TASK DETAILS: Restate the span of lines that starts with the line containing "Model this object" and ends with the line containing "Millimetres. +X along", word for word, including both, with nothing else.

Items listed in a dataset
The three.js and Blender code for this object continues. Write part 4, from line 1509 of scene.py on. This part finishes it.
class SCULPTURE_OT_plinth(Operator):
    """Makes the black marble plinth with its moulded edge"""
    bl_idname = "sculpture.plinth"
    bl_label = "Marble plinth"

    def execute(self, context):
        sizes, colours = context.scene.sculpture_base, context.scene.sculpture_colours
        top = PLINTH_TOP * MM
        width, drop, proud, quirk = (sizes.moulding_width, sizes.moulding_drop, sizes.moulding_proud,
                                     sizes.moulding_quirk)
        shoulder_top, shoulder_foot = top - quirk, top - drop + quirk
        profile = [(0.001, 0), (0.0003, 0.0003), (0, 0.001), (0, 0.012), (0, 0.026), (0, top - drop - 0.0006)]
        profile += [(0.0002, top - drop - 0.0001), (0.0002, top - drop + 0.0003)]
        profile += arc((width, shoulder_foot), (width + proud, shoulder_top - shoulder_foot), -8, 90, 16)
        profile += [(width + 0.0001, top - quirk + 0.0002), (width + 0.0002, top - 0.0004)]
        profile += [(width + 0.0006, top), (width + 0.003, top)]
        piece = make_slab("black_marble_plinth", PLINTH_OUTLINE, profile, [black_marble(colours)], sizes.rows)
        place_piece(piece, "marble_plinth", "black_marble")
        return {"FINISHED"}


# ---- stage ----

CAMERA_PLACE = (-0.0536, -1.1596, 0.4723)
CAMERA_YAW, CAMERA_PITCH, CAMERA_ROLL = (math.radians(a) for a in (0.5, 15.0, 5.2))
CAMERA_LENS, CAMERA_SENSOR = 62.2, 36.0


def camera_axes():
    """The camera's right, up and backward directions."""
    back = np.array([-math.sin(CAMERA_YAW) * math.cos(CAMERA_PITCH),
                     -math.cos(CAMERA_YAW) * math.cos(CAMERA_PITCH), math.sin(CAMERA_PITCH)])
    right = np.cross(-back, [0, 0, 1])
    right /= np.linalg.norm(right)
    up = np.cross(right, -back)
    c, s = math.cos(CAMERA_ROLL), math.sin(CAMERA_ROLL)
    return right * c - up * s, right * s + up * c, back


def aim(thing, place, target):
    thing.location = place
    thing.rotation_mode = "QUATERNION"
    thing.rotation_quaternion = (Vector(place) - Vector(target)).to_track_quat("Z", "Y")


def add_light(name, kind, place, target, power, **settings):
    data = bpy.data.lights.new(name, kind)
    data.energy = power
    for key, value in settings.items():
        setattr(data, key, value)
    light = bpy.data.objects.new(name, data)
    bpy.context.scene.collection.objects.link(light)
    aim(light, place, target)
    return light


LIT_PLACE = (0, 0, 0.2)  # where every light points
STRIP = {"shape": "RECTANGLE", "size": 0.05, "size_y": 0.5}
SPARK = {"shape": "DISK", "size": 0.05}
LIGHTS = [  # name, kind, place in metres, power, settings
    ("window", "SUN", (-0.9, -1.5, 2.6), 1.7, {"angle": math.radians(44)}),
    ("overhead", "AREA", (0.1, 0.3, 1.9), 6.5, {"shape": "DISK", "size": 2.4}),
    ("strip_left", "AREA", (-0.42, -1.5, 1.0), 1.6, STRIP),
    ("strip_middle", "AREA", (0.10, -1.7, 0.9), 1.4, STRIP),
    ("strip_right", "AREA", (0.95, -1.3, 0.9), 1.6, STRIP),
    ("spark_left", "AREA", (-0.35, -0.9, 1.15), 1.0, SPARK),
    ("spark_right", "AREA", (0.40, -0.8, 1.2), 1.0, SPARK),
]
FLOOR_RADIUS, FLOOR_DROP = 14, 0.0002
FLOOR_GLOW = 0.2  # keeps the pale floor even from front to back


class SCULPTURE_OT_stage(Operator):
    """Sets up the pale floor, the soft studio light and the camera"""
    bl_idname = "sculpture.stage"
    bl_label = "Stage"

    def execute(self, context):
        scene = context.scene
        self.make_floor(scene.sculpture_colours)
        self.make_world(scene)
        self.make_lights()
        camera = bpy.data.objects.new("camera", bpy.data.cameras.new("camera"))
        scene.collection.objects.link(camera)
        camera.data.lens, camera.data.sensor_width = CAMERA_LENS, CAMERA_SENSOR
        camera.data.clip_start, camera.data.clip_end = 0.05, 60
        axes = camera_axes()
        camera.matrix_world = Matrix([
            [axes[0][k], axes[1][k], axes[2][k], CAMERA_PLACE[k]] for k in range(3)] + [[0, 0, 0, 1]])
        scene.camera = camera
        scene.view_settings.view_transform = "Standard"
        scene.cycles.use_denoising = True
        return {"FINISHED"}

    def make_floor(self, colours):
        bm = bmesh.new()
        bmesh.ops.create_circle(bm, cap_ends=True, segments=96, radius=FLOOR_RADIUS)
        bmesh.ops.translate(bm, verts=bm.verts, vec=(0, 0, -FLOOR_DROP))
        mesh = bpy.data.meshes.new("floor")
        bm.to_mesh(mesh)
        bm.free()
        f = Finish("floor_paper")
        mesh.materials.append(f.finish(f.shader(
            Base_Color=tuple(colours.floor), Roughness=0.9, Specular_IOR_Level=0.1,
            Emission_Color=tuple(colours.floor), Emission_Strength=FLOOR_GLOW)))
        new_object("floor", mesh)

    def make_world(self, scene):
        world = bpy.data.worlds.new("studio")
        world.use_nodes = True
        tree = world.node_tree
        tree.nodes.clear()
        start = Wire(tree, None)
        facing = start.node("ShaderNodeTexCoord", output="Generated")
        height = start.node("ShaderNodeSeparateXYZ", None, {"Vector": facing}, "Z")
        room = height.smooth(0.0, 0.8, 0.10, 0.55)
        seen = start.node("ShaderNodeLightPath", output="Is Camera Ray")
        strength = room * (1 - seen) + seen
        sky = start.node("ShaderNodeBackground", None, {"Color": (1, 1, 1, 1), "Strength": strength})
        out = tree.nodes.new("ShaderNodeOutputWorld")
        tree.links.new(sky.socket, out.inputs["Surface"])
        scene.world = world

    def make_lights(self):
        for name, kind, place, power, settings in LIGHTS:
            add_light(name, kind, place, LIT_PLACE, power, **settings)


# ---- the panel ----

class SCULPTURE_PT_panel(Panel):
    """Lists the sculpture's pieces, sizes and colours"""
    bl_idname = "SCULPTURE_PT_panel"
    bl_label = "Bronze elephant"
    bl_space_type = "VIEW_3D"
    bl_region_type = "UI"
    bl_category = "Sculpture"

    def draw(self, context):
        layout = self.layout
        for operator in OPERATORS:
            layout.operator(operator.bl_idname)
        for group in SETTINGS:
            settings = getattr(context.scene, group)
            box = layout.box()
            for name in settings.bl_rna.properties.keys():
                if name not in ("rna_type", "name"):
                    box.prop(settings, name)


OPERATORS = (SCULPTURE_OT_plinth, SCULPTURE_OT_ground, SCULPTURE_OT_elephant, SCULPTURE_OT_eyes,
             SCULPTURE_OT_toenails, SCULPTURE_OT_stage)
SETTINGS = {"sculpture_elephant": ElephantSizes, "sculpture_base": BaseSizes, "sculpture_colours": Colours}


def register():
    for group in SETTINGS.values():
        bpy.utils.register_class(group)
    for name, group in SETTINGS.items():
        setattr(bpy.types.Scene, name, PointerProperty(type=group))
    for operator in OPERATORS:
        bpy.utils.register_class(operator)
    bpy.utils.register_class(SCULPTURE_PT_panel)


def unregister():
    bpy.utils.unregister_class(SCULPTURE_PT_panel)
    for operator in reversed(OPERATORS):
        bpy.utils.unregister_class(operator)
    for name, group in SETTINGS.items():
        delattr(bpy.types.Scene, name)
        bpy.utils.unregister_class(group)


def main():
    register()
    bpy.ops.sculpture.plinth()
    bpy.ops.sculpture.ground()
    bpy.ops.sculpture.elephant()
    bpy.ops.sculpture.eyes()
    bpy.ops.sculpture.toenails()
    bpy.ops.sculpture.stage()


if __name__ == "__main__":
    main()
* * *
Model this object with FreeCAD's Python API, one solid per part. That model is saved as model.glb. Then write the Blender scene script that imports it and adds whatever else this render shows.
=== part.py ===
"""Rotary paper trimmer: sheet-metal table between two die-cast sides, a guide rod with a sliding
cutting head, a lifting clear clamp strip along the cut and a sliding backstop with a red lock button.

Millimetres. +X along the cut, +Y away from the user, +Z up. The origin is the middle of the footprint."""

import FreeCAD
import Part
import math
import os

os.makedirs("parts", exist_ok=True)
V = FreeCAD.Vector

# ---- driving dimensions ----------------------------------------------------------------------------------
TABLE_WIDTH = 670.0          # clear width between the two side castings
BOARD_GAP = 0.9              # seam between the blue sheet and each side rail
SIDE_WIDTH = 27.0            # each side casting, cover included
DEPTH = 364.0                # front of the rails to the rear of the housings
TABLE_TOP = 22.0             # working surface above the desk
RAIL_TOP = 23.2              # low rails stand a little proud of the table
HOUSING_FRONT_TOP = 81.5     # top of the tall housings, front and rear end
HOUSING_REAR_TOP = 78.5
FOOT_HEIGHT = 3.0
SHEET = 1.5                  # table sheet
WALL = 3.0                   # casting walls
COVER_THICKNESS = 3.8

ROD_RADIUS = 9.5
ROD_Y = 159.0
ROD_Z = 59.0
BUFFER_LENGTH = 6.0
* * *
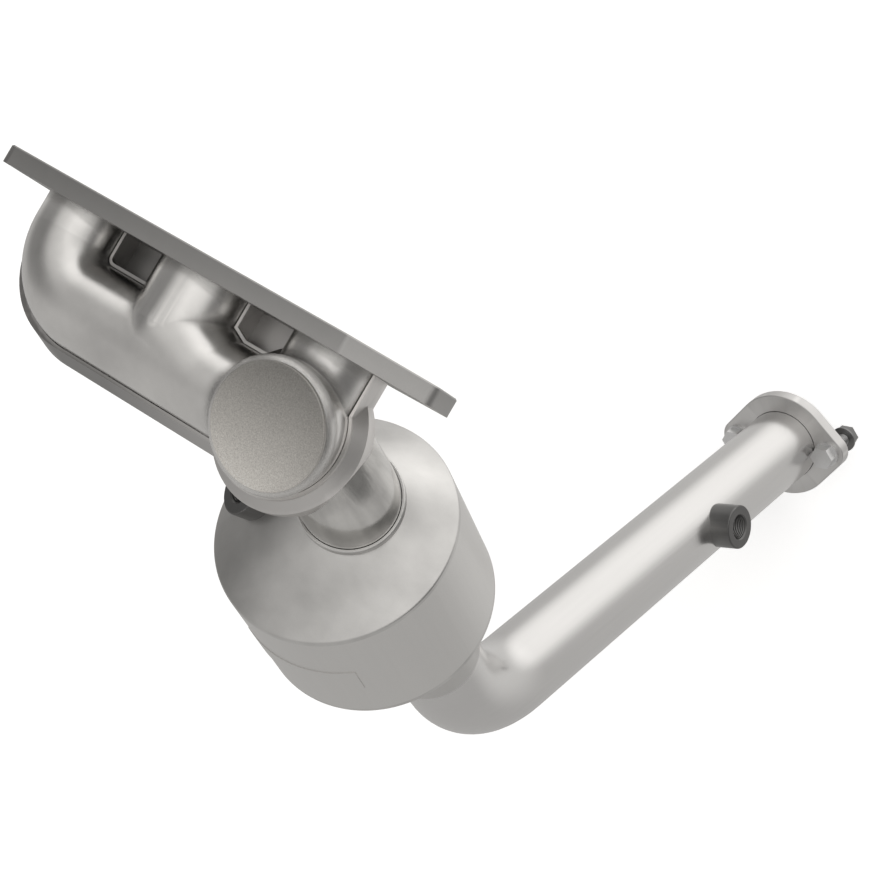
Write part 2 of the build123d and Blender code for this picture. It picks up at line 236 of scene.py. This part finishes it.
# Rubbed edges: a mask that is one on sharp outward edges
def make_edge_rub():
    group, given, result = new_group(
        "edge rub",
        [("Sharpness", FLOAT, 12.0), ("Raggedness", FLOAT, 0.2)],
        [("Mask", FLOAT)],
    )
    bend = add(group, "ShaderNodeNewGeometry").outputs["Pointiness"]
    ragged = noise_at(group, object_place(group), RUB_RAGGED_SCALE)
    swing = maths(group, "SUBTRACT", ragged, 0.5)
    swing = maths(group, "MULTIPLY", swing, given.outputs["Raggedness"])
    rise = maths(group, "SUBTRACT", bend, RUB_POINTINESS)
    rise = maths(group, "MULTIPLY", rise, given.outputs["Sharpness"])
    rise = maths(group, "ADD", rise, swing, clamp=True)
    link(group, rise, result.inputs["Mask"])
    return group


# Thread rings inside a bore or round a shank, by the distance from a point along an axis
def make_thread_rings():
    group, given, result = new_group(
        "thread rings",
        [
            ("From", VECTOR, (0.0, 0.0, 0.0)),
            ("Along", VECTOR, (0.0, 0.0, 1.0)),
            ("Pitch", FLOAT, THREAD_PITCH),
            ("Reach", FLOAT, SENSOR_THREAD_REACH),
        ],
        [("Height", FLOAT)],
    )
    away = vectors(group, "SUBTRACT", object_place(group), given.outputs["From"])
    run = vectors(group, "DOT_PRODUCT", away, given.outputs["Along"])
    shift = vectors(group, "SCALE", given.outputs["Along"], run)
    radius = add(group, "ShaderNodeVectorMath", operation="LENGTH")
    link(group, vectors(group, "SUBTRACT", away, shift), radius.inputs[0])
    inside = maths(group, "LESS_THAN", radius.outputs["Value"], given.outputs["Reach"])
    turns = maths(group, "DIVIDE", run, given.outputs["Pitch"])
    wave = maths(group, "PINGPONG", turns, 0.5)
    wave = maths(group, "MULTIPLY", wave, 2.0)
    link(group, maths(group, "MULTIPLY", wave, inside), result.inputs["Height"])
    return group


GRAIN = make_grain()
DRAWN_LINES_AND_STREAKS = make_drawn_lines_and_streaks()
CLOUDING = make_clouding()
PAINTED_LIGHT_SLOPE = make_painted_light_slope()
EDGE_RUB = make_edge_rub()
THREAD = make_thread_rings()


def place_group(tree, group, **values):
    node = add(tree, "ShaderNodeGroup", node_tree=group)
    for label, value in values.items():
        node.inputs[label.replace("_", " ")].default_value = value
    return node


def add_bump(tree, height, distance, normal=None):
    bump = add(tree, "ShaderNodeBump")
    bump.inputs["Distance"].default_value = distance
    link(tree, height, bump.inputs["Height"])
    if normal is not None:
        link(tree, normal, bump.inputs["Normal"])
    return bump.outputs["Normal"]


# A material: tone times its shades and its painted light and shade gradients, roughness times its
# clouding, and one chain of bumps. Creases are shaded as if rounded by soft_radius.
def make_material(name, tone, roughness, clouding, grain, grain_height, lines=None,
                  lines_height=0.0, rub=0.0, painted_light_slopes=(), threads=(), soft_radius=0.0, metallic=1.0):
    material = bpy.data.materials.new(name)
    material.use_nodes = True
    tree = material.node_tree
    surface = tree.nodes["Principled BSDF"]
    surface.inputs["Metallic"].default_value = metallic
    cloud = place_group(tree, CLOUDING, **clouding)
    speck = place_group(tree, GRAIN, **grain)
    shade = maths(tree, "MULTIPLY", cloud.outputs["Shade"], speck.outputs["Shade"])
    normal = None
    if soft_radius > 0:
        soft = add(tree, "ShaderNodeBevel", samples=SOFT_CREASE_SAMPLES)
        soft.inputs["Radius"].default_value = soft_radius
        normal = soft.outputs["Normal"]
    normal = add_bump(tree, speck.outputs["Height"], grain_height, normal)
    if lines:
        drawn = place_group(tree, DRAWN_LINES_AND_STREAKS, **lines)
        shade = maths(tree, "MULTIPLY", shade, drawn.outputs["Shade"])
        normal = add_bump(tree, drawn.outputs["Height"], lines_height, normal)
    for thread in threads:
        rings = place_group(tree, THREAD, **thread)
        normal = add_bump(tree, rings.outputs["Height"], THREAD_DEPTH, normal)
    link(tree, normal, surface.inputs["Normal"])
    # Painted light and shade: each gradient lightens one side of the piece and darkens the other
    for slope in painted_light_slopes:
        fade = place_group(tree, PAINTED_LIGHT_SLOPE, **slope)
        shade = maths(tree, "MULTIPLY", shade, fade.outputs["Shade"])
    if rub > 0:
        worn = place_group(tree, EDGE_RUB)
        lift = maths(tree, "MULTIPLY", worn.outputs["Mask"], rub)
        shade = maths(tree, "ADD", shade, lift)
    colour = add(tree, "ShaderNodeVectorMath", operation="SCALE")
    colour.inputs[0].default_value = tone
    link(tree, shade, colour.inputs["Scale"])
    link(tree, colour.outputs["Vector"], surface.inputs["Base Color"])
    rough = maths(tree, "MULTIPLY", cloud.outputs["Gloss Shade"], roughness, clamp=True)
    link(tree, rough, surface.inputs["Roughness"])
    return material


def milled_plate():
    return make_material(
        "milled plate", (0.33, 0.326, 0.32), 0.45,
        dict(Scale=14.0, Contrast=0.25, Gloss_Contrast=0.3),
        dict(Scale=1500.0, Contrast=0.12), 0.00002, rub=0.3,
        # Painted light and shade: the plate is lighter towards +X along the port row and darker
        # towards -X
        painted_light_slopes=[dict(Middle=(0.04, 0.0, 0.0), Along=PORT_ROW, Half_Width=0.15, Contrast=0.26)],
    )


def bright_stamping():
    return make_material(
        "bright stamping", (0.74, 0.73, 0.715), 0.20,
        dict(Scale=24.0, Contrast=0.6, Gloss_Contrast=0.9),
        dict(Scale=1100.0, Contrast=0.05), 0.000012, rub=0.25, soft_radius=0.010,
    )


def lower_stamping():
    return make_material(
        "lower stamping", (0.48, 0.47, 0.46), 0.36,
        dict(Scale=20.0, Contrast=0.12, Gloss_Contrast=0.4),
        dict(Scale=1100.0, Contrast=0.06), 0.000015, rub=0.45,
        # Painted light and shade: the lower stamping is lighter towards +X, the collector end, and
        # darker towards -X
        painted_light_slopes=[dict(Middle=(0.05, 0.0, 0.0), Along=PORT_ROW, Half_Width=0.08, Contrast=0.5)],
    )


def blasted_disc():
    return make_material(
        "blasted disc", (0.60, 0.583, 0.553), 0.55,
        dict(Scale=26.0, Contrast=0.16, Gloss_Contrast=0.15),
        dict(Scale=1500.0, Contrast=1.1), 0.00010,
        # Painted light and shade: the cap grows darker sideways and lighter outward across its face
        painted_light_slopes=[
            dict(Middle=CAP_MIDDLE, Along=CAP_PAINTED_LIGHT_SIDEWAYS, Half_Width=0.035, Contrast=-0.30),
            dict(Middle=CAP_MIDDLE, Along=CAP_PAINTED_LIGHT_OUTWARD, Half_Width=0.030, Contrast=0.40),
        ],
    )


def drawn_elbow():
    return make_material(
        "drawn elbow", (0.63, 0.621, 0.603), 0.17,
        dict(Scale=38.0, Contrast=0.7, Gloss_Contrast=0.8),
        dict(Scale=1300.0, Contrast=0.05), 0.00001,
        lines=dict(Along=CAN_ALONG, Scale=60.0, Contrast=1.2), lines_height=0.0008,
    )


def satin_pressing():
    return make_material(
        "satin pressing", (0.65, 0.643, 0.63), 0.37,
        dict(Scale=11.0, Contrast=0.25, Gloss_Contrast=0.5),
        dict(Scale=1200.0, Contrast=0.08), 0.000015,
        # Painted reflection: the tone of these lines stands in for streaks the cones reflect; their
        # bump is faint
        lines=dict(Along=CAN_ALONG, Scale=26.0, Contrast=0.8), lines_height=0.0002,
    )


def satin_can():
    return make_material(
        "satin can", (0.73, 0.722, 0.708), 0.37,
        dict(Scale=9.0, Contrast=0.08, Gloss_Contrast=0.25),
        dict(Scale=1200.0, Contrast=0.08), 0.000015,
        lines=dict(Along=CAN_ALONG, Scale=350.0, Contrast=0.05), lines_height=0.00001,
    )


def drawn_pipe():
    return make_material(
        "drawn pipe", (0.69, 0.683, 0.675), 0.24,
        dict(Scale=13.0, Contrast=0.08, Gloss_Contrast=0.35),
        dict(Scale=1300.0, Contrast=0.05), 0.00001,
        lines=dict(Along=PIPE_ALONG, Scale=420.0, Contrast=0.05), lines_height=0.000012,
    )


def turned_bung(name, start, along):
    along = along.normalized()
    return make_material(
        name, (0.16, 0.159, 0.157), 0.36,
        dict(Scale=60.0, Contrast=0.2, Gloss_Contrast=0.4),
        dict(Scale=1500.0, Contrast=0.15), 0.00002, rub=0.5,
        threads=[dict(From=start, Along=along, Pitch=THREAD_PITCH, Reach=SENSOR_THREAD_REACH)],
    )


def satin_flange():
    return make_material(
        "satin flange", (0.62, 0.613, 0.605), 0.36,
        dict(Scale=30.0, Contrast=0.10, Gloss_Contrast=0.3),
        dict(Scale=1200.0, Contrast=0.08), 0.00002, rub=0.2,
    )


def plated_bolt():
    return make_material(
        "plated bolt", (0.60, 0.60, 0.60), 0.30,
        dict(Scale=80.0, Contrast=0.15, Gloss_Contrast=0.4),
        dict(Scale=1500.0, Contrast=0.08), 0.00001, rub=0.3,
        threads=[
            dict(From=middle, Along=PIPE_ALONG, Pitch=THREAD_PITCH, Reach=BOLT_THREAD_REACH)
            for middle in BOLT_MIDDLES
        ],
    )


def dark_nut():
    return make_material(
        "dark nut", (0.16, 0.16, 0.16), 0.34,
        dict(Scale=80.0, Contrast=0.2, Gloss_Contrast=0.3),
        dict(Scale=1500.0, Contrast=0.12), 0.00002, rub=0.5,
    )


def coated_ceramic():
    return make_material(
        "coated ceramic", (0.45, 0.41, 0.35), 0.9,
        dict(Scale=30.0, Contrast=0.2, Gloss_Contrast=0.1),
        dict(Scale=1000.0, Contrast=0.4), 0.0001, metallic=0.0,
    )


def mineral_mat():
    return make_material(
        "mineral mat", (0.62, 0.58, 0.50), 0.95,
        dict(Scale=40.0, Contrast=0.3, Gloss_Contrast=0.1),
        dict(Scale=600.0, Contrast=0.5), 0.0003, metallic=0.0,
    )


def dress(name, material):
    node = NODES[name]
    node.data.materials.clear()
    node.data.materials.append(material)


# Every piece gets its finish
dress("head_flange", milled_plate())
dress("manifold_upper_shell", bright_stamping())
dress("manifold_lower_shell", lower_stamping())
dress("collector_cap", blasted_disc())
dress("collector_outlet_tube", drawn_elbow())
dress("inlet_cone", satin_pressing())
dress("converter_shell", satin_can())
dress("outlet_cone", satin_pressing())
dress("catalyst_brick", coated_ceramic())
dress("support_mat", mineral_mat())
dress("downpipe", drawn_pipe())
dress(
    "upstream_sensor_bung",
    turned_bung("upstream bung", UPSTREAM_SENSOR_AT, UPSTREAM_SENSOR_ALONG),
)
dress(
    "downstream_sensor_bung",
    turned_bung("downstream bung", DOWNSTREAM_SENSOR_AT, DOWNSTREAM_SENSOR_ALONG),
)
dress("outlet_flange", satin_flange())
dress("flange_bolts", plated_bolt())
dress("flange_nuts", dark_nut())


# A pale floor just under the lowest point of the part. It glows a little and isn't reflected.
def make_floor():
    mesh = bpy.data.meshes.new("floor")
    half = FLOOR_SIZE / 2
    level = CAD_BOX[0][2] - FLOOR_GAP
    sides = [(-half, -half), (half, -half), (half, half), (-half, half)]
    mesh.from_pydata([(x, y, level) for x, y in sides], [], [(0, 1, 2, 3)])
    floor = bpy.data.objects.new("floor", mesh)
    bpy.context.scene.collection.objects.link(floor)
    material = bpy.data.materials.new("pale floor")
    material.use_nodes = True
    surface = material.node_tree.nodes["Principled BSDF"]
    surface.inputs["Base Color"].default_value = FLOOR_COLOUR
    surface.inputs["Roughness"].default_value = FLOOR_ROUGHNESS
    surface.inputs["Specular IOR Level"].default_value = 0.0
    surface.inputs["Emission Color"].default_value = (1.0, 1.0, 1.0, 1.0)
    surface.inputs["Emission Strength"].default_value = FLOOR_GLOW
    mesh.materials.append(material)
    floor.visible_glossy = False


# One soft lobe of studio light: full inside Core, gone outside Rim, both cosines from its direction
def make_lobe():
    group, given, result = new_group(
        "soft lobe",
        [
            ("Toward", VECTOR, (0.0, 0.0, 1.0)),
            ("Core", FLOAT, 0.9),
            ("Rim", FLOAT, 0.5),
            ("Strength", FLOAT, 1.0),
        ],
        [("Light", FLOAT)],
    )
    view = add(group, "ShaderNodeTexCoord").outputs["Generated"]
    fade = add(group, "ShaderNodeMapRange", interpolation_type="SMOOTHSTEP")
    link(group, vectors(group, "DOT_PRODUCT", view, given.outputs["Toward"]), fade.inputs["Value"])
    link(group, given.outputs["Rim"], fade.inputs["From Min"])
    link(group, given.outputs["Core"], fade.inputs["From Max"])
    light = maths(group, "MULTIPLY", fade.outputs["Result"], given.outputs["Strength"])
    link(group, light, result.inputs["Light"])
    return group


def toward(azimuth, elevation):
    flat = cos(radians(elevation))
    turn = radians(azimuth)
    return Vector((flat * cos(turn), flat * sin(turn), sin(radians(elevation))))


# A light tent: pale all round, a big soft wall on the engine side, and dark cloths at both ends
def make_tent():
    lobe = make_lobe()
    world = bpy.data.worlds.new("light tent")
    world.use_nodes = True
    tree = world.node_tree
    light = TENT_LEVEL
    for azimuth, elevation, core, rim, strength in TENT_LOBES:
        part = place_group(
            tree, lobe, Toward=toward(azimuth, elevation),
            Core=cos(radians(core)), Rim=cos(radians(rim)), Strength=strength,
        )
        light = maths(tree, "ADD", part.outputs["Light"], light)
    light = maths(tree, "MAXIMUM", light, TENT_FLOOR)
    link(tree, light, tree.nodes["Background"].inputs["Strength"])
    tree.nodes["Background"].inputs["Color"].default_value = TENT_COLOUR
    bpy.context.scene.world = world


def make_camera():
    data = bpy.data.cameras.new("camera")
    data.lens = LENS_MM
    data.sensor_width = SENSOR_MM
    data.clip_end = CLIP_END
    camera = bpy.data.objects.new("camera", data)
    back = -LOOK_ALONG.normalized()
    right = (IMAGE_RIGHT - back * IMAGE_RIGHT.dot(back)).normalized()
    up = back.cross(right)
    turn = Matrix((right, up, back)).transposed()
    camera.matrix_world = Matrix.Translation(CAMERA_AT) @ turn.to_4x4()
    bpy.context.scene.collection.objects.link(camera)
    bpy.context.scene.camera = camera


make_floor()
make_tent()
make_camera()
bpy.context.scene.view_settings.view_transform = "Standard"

ANSWER TO THE EXERCISE:
Model this object with FreeCAD's Python API, one solid per part. That model is saved as model.glb. Then write the Blender scene script that imports it and adds whatever else this render shows.
=== part.py ===
"""Rotary paper trimmer: sheet-metal table between two die-cast sides, a guide rod with a sliding
cutting head, a lifting clear clamp strip along the cut and a sliding backstop with a red lock button.

Millimetres. +X along the cut, +Y away from the user, +Z up. The origin is the middle of the footprint."""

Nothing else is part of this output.